Our sparsely furnished apartment made me think of the beautiful couch I had just sold in the States. You soon learn that materialism is not important when you find you can live with very little.
Excerpted from the book Scaling the Wall: Overcoming Obstacles to Missions Involvement, by Kathy Hicks.
Answer from Jan, who served in Colombia.
“Yes. Your children will gain so much.”
I knew in my head when we moved that Jesus loved my children more than me and that they would be okay growing up in another country – however, it’s harder to tell your heart. So, the first year, I grieved a lot about all the things I couldn’t give them: woods to fight dragons in, making bows and arrows with their grandfather, green grass for running barefoot, friends they could relate to, etc. The list went on.
After being here for two years however, I think less and less about “all the things they are missing” and think instead of “all the things they are gaining.” I see so many blessings in their lives each day. Although I sometimes still grieve for some of those things for them, I am truly grateful for the opportunity to raise my children here, and for the fact that they now call Asia “home.”
A few signs that this is home:
- The littlest children think chickens only live in the zoo.

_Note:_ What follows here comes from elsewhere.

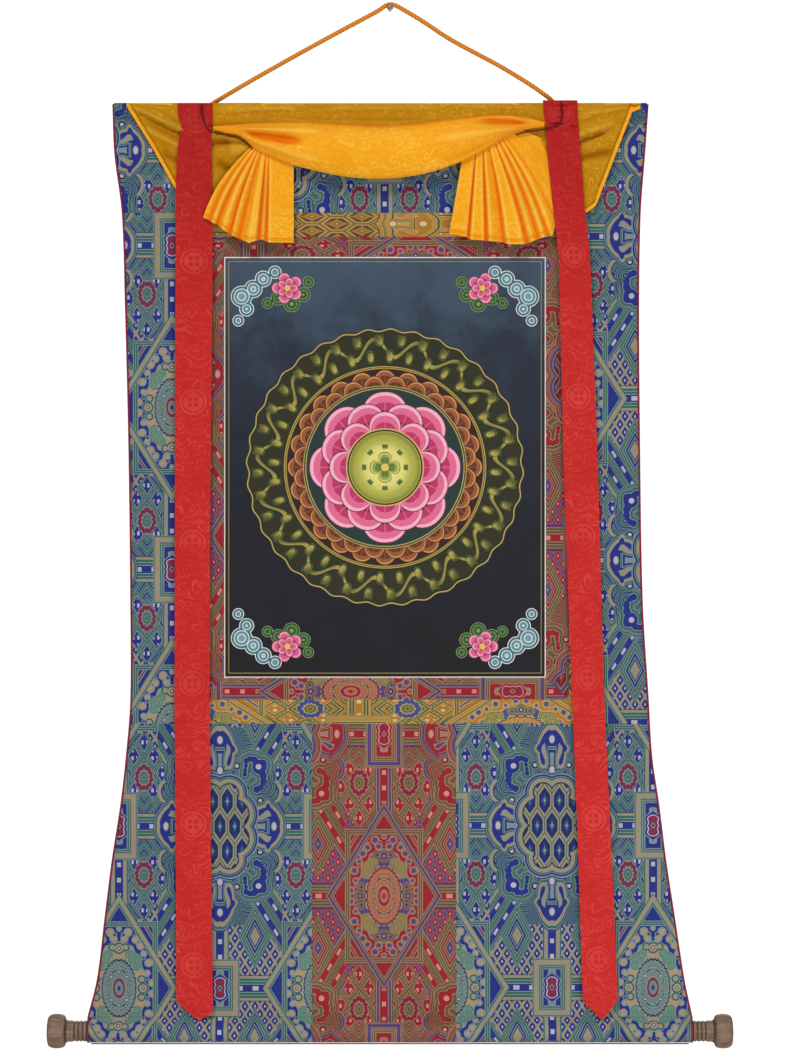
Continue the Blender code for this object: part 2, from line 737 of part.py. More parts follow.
def cover_swag(group):
    """The gathered swag, rolled over above and folded back below."""
    stations = [row[0] for row in SWAG]
    columns = 2 * (len(stations) - 1)
    section = SWAG_SECTION

    def where(u, v):
        step = u * columns / 2
        low = min(int(step + 1e-6), len(stations) - 2)
        x = mix(stations[low], stations[low + 1], step - low)
        roll, fold, full = (smooth(SWAG, x, column) for column in (1, 2, 3))
        row = section[round((1 - v) * (len(section) - 1))]
        share, fullest, at_tie = row
        z = mix(roll, fold, share)
        forward = mix(at_tie, fullest, full)
        if row in section[3:8]:
            for tie, direction, half_width, start, end, rise in SWAG_CREASES:
                strength, away = crease(x, z, tie, direction, half_width)
                along = ease((away - start) / 20.0) * ease((end - away) / 40.0)
                forward += rise * strength * along
            forward = max(forward, at_tie - 0.4)
        return place(x, forward, z)

    return sheet("swag_source", columns, len(section) - 1, where, SILK_THICK, "yellow_silk", group)


def cover_fan(name, folds, group):
    """A pleated fan that spreads from under the swag to its hem."""
    rows = 8

    def where(u, v):
        top_x, top_z, hem_x, hem_z, hem_forward, bow, lift = folds[round(u * (len(folds) - 1))]
        t = 1 - v
        x = mix(top_x, hem_x, t) + bow * math.sin(math.pi * t)
        z = mix(top_z, hem_z, t)
        forward = mix(FAN_TOP_FORWARD, hem_forward, t ** 0.8) + lift * math.sin(math.pi * t)
        return place(x, forward, z)

    return sheet(name, len(folds) - 1, rows, where, SILK_THICK, "yellow_silk", group)


def cover(parts, tools):
    """The silk cover as one cloth: flat layer, swag and fans joined at the ties."""
    body = cover_band(parts)
    pieces = (
        cover_swag(tools),
        cover_fan("fan_left_source", FAN_LEFT, tools),
        cover_fan("fan_right_source", FAN_RIGHT, tools),
    )
    for piece in pieces:
        piece.hide_render = True
        piece.display_type = "WIRE"
        join = body.modifiers.new(piece.name, "BOOLEAN")
        join.operation = "UNION"
        join.solver = "EXACT"
        join.object = piece
    return body


def dowel(group):
    """The round rod in the sleeve, with a tenon at each end."""
    end = DOWEL_HALF_LENGTH
    tip = end + TENON_LENGTH
    profile = (
        (0.0, tip), (TENON_RADIUS - 0.6, tip), (TENON_RADIUS, tip - 0.8), (TENON_RADIUS, end),
        (DOWEL_RADIUS, end), (DOWEL_RADIUS, -end),
        (TENON_RADIUS, -end), (TENON_RADIUS, 0.8 - tip), (TENON_RADIUS - 0.6, -tip), (0.0, -tip),
    )
    made = turned("dowel", profile, TURNED_STEPS, "turned_wood", group)
    made.location = place(0.0, 0.0, dowel_height())
    made.rotation_euler = (0.0, math.pi / 2, 0.0)


def dowel_height():
    return SLEEVE_BOTTOM + BROCADE_THICK / 2 + sleeve_radius()


def knob_profile():
    """The knob from its outer tip back over the ball and collar and into its socket."""
    collar, collar_length, groove = 12.3, 19.0, 1.0
    ball_length, ball_radius, neck = 21.0, 20.5, 13.4
    flare_length = 7.0
    total = collar_length + flare_length + ball_length
    socket_radius, socket_depth = TENON_RADIUS + GAP, TENON_LENGTH - (KNOB_START - DOWEL_HALF_LENGTH) + 0.6
    profile = [(0.0, total)]
    steps = 9
    for i in range(1, steps + 1):
        angle = math.pi * i / (steps + 1)
        swell = math.sin(angle) ** 0.55
        radius = mix(11.5 if i < steps / 2 else neck + 1.4, ball_radius, swell)
        profile.append((radius, total - ball_length / 2 * (1 - math.cos(angle))))
    profile.append((neck + 1.6, collar_length + flare_length - 0.4))
    profile.append((neck - 0.6, collar_length + 3.4))
    profile.append((collar + 0.6, collar_length))
    for centre in (14.5, 9.5, 4.5):
        profile += [(collar, centre + 1.3), (collar - groove, centre), (collar, centre - 1.3)]
    profile += [(collar - 0.4, 0.0), (socket_radius, 0.0), (socket_radius, socket_depth), (0.0, socket_depth)]
    return profile


def knobs(group):
    """The two turned knobs on the ends of the dowel."""
    for name, sign in (("knob_left", -1), ("knob_right", 1)):
        made = turned(name, knob_profile(), TURNED_STEPS, "turned_wood", group)
        made.location = place(sign * KNOB_START, 0.0, dowel_height())
        made.rotation_euler = (0.0, sign * math.pi / 2, 0.0)


def nail(group):
    """The round nail, its root flat against the wall."""
    head = NAIL_SHANK_LENGTH + NAIL_HEAD_THICK
    profile = (
        (0.0, head + 0.5), (NAIL_HEAD_RADIUS * 0.6, head + 0.3), (NAIL_HEAD_RADIUS, head - 0.4),
        (NAIL_HEAD_RADIUS, NAIL_SHANK_LENGTH), (NAIL_SHANK_RADIUS, NAIL_SHANK_LENGTH - 0.6),
        (NAIL_SHANK_RADIUS, 0.0), (0.0, 0.0),
    )
    made = turned("nail", profile, 16, "nail_steel", group)
    made.rotation_euler = (math.pi / 2, 0.0, 0.0)


def build():
    clear_scene()
    parts = collection("thangka_scroll")
    tools = collection("joining_shapes")
    top_panel(parts)
    side_panel("blue_left", panel_left, lambda z: YELLOW_LEFT - HALF_GAP, "blue_brocade", parts)
    side_panel("blue_right", lambda z: YELLOW_RIGHT + HALF_GAP, panel_right, "blue_brocade", parts)
    borders(parts)
    lower_panel("blue_lower_left", panel_left, lambda z: DOOR_LEFT - HALF_GAP, 6, "blue_brocade", parts)
    door_left, door_right = (lambda z: DOOR_LEFT + HALF_GAP), (lambda z: DOOR_RIGHT - HALF_GAP)
    lower_panel("red_door", door_left, door_right, 4, "red_brocade", parts)
    lower_panel("blue_lower_right", lambda z: DOOR_RIGHT + HALF_GAP, panel_right, 6, "blue_brocade", parts)
    piping("piping_left", "left", parts)
    piping("piping_right", "right", parts)
    bottom_piping(parts)
    cover(parts, tools)
    streamer("streamer_left", STREAMER_LEFT, STREAMER_LEFT_END, parts)
    streamer("streamer_right", STREAMER_RIGHT, STREAMER_RIGHT_END, parts)
    tube("tie_left", route(TIE_LEFT, 5.0), TIE_RADIUS, "tie_cord", parts)
    tube("tie_right", route(TIE_RIGHT, 5.0), TIE_RADIUS, "tie_cord", parts)
    tube("hanging_cord", route(HANGING_CORD, 11.0), CORD_RADIUS, "orange_cord", parts)
    dowel(parts)
    knobs(parts)
    nail(parts)


build()
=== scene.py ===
"""A thangka scroll painting on its nail: brocade mount, silk cover, streamers and knobs.

Lengths are in millimetres until place() turns them into metres. x runs to the right,
z runs up, and "forward" is the distance in front of the middle of the hanging cloth.
"""
import math

import bmesh
import bpy
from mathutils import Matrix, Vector


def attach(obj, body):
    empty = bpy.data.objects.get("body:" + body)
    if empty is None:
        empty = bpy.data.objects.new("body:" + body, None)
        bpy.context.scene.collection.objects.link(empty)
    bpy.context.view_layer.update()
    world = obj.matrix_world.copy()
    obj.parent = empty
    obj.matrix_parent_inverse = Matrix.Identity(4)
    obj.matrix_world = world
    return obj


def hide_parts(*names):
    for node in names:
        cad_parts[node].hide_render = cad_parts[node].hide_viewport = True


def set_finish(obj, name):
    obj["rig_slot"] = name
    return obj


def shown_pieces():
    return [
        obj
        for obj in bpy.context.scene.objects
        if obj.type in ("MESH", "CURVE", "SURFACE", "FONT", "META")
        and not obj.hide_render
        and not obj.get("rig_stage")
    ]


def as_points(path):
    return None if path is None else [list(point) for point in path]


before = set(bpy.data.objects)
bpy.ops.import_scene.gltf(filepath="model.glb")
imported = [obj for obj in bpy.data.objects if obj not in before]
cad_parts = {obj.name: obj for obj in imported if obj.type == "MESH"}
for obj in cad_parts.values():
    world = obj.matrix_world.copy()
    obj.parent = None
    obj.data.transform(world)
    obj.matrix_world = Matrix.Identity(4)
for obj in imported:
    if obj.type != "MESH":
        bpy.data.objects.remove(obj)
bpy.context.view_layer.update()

MM = 0.001
WALL_TO_CLOTH = 18

BROCADE_THICK = 1.2
SILK_THICK = 0.7
CANVAS_THICK = 1
SEAM_GAP = 0.15
# Finer rows beside a seam, where the cloth rolls back.
SEAM_STEPS = (0.5, 1.2, 2.4)
STREAMER_WIDTH = 41

CLOTH_TOP = -114
TOP_HEM_HEIGHT = 17
YELLOW_TOP = -246
RED_TOP = -274.8
CANVAS_TOP = -298.8
CANVAS_BOTTOM = -804
RED_BOTTOM = -830.4
LOWER_SEAM = -859.2
SLEEVE_STITCH = -1210.8
SLEEVE_BOTTOM = -1242
SLEEVE_ALLOWANCE_TOP = -1203
YELLOW_LEFT, YELLOW_RIGHT = -256.8, 234
RED_LEFT, RED_RIGHT = -226.8, 214.8
CANVAS_LEFT, CANVAS_RIGHT = -199.2, 187.2
DOOR_LEFT, DOOR_RIGHT = -93.6, 79.2

PIPING_RADIUS = 1.2
PIPING_INSET = 2.7
BOTTOM_PIPING_RADIUS = 0.8
SLEEVE_RADIUS = 13
DOWEL_HALF_LENGTH = 360.6
DOWEL_HEIGHT = -1228
KNOB_START = 363.6
GROOVES = (14.5, 9.5, 4.5)
CORD_RADIUS = 2.8
TIE_RADIUS = 0.8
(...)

- When one of them sees a picture of someone on a horse she exclaims in disbelief, “You don’t ride horses. That’s silly! You ride elephants.”
- As we went through the airport on our only trip out of the city our daughter saw the carpeted floor and said, “Wow, look at this big blanket. Can I sit on it?”
- Our son thinks electric locks on the car door are amazing.
- Upon seeing a big wooly dog on a leash, our daughter exclaims: “Mom! Look at that lady walking that lion!”
- They naturally play “outdoor market,” turning the whole living room into individual stalls with cheap goods for sale.
- They choose fried dumplings over McDonald’s.
Answer from Annette, a home-schooling missionary mother. She and her husband have six children and live in a large Asian city.